I rely on the wisdom of others to explain financial markets, including the proposed $700 billion bailout proposed by Treasury Secretary Paulson. It counts as food policy, in the sense that it counts as everything policy and will dominate the U.S. fiscal situation for years to come, well into the new administration. Let me summarize the wisdom of people I trust on the Paulson plan. Tyler Cowen thinks it's awful. He quotes Matthew Yglesias (who claims to be drunk but seems to be blogging quite lucidly):
The plan is bad. But bad policies get enacted all the time. But we’re at a point now where congress is, allegedly, in the hands of progressive leadership. Simply put, if congressional Democrats manage to acquiesce in a plan that spends $700 billion on a bailout while doing nothing for average working people and giving the taxpayer virtually no upside in a way that guarantees that even electoral victory would give an Obama administration no resources with which to implement a progressive domestic agenda in 2009 then everyone’s going to have to give serious consideration to becoming a pretty hard-core libertarian.

It’d be one thing for a bunch of conservative politicians to ram a terrible policy through.

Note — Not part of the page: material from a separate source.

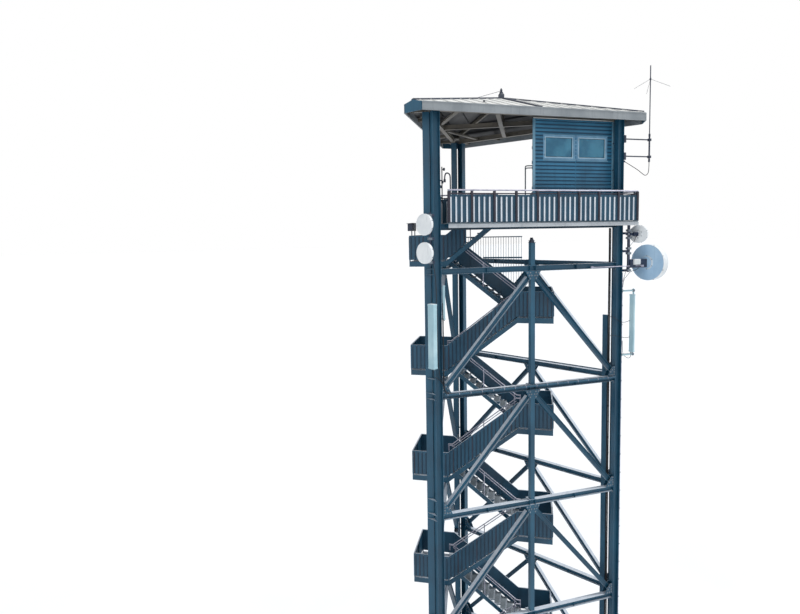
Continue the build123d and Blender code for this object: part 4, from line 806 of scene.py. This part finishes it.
face = roof["face"]
lip = softBox((roof["left"] + 0.03, face - 0.015, roof["low"] - 0.004),
              (roof["right"] - 0.03, face, roof["low"] + 0.022), 0.003)
topLip = startBox((roof["left"] + 0.03, face - 0.013, roof["edge"] - 0.035),
                  (roof["right"] - 0.03, face, roof["edge"] + 0.006))
edgeParts = [lip, softenEdges(pushOut(topLip, toTop, (0, 0, 0.004)), 0.003)]
for share in (0.25, 0.5, 0.75):
    x = roof["left"] + share * (roof["right"] - roof["left"])
    edgeParts.append(softBox((x - 0.02, face - 0.0075, roof["low"] + 0.02),
                             (x + 0.02, face - 0.001, roof["edge"] - 0.034), 0.0015, 1))
addPiece("roofEdgeFlashings", edgeParts, sides, "fasciaSheet", "grey_sheet")
apron = pushOut(startBox((roof["left"], -0.004, -0.001), (roof["right"], 0.1, 0.004)), facing(1, 1),
                (0, 0.012, 0), (1, 1, 0.4))
apron.data.transform(roofPlane)
addPiece("roofAprons", apron, sides, "whiteSheet", "white_sheet")

# battens under the sheets, from hip to hip
battens = []
for rise in roof["battens"]:
    y = rise - roof["overhang"]
    reach = max(y, 0) / tan30 + 0.12
    batten = startBox((reach, y - 0.025, 0), (plan["side"] - reach, y + 0.025, 0.04))
    raisePanel(batten, toFoot, 0.008, -0.004)
    batten.data.transform(at(0, 0, roof["edge"] + roof["slope"] * rise - roof["board"] - 0.046))
    battens.append(batten)
addPiece("roofBattens", battens, sides, "underBatten", "dark_trim")
print("roof dressed")

# fasteners of the lattice: one bolt, copied to every gusset, end plate and splice
boltLook = {"head": 0.021, "tall": 0.015, "washer": 0.03, "washerThick": 0.004}
lattice = {"gussetFace": 0.0945, "columnFace": 0.4775, "beam": 0.19, "leftDrop": 0.095, "base": 0.04,
           "splice": 10.3, "spliceHalf": 0.3, "columnHalf": 0.1225, "ribs": (2.15, 3.79, 4.01, 5.65)}


def hexBolt():
    # the washer lies on y = 0 and the head points to -Y
    under = -boltLook["washerThick"]
    washer = startRod(boltLook["washer"], (0, 0.001, 0), (0, under, 0), 12)
    head = startRod(boltLook["head"], (0, 0, 0), (0, under - boltLook["tall"], 0), 6)
    return joined("bolt", [washer, raisePanel(head, toFront, 0.003, 0.002, False)])


# bolts of the gusset under a beam's middle, and of the one at a column's foot
topGusset = [(x, down) for down, row in ((0.05, (0.11, 0.22)), (0.15, (0.06, 0.15)), (0.25, (0.11,)))
             for size in row for x in (-size, size)]
footGusset = [(0.045, 0.07), (0.045, 0.16), (0.045, 0.25), (0.045, 0.34), (0.14, 0.05), (0.23, 0.05),
              (0.13, 0.25), (0.2, 0.17)]
columnFace, columnHalf, base = lattice["columnFace"], lattice["columnHalf"], lattice["base"]
boltSpots, endPlates, beamRibs = [[], [], []], [], []
for k in range(3):
    drop = lattice["leftDrop"] if k == 2 else 0
    beams = [plan["topBeams"] - plan["storey"] * m - drop for m in range(plan["storeys"])]
    feet = [beam + lattice["beam"] / 2 for beam in beams[1:]] + [base]
    for beam, foot in zip(beams, feet):
        local = [(middle + x, beam - lattice["beam"] / 2 - down) for x, down in topGusset]
        for x, up in footGusset:
            local += [(columnFace + x, foot + up), (plan["side"] - columnFace - x, foot + up)]
        for x, z in local:
            boltSpots[k].append(sides[k] @ at(x, -lattice["gussetFace"], z))
            boltSpots[k].append(sides[k] @ at(x, lattice["gussetFace"], z, 180))
        for end in (sides[k], sides[k] @ mirrorSide):
            endPlates.append(end @ at(columnFace, 0, beam))
            boltSpots[k] += [end @ at(columnFace + 0.015, y, beam - 0.125, 90) for y in (-0.06, 0.06)]
        beamRibs += [sides[k] @ at(x, 0, beam, turn) for x in lattice["ribs"] for turn in (0, 180)]
addPiece("beamEndPlates", softBox((0, -0.112, -0.16), (0.015, 0.112, 0.096), 0.004, 1), endPlates,
         "blueSteel", "blue_steel", 0)
beamRib = startBox((-0.004, -0.09, -0.082), (0.004, -0.004, 0.082))
addPiece("beamStiffeners", pushOut(beamRib, toFront, (0, -0.004, 0), (1, 1, 0.9)), beamRibs,
         "blueSteel", "blue_steel", 0)

# splices in the columns, base ribs, and anchor bolts with their nuts
sectionOut = 0.355                              # from a corner point to the middle of each column section
columnSides = [side @ section @ at(0, 0, 0, turn) for side in sides
               for section in (at(sectionOut, 0, 0), at(sectionOut * sin30, sectionOut * cos30, 0, 60))
               for turn in (0, 180)]
boltSpots[0] += [spot @ at(columnHalf + 0.012, y, lattice["splice"] + z, 90) for spot in columnSides
                 for z in (-0.24, -0.16, -0.08, 0.08, 0.16, 0.24) for y in (-0.065, 0.065)]
splice = softBox((columnHalf, -0.105, lattice["splice"] - lattice["spliceHalf"]),
                 (columnHalf + 0.012, 0.105, lattice["splice"] + lattice["spliceHalf"]), 0.003, 1)
addPiece("columnSplices", splice, columnSides, "blueSteel", "blue_steel", 0)
baseRib = startBox((columnHalf, -0.006, base), (columnHalf + 0.1, 0.006, base + 0.2))
cutAway(baseRib, (columnHalf + 0.02, 0, base + 0.2), (0.9, 0, 0.4))
addPiece("baseRibs", baseRib, columnSides, "blueSteel", "blue_steel", 0)
anchorSpots = [side @ frontFrame.inverted() @ at(0, 0, 0, 30) @ at(x, y, base) for side in sides
               for x, y in ((-0.24, -0.4), (0.24, -0.4), (-0.24, 0), (0.24, 0), (-0.24, 0.4), (0.24, 0.4),
                            (0, -0.405), (0, 0.405))]
anchorSpots += [side @ at(middle + x, y, base) for side in sides[:2]
                for x in (-0.14, 0.14) for y in (-0.14, 0.14)]
anchor = [softRod(0.012, (0, 0, 0), (0, 0, 0.062), 12, 0.003, 1),
          softRod(0.024, (0, 0, 0.005), (0, 0, 0.03), 6, 0.002, 1), startRod(0.034, (0, 0, 0), (0, 0, 0.005))]
addPiece("anchorBolts", anchor, anchorSpots, "boltZinc", "galvanised")
for name, spots in zip(("frontBolts", "rightBolts", "leftBolts"), boltSpots):
    addPiece(name, hexBolt(), spots, "boltZinc", "galvanised", 0)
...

Then we could say “well, if some progressives win the next election things will be different.” But if this comes through an allegedly progressive congress then the whole enterprise starts looking pretty hollow.
Politico says many economists are skeptical and Greg Mankiw thinks it's awful. Mankiw links to Yves Smith, who hates the plan and thinks you should too. You can see the pattern here.

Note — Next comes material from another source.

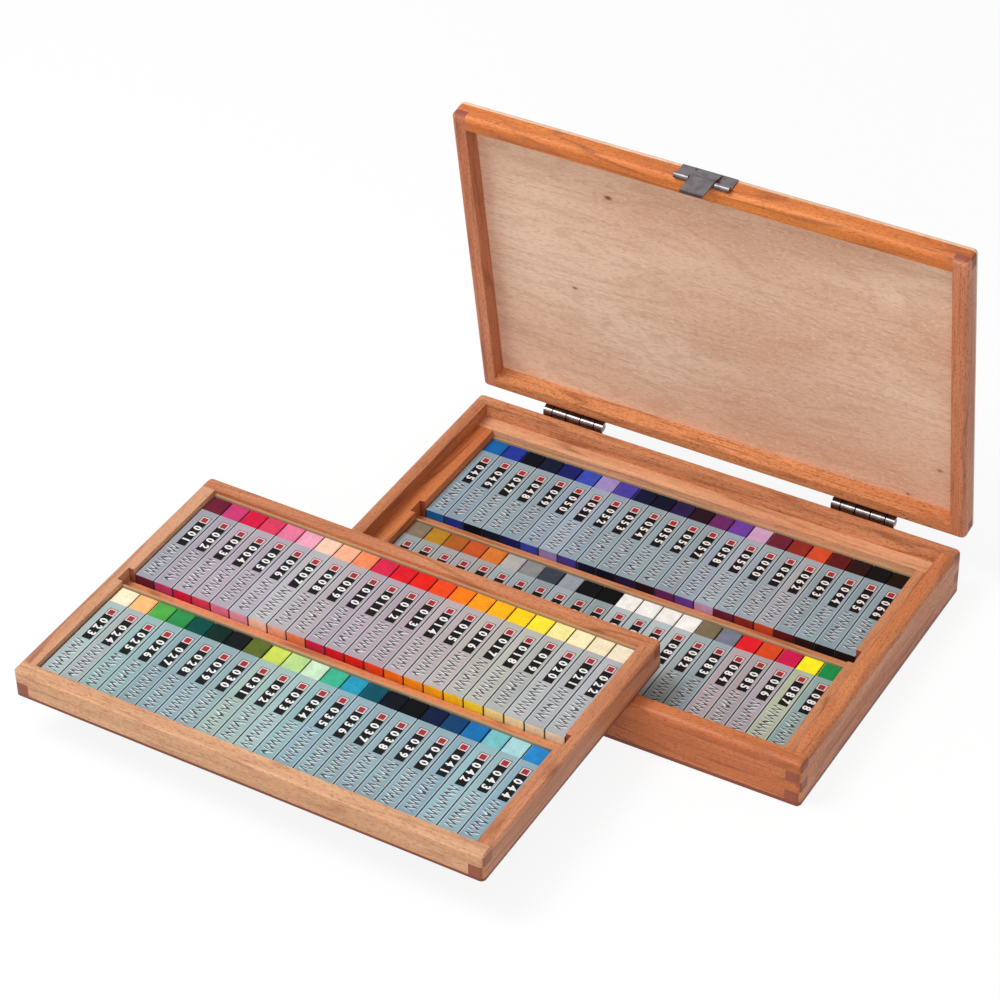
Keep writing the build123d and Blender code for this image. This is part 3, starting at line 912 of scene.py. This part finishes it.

Update 1:50 pm: I can't help adding this commentary, from ABC's Jack Tapper.
As the Bush Administration asks for close to a trillion dollars to prevent a worldwide financial cataclysm, here are some numbers you might find interesting -- courtesy of the ABC News Research Center and ABC News' Barbara Paulson.

In 2007, Wall Street's five biggest firms -- Bear Stearns, Goldman Sachs, Lehman Brothers, Merrill Lynch, and Morgan Stanley -- paid a record $39 billion in bonuses to themselves.

That's $10 billion more than the $29 billion loan taxpayers are making to J.P. Morgan to save Bear Stearns.

Those 2007 bonuses were paid, even though the shareholders in those firms last year collectively lost about $74 billion in stock declines -- their worst year since 2002.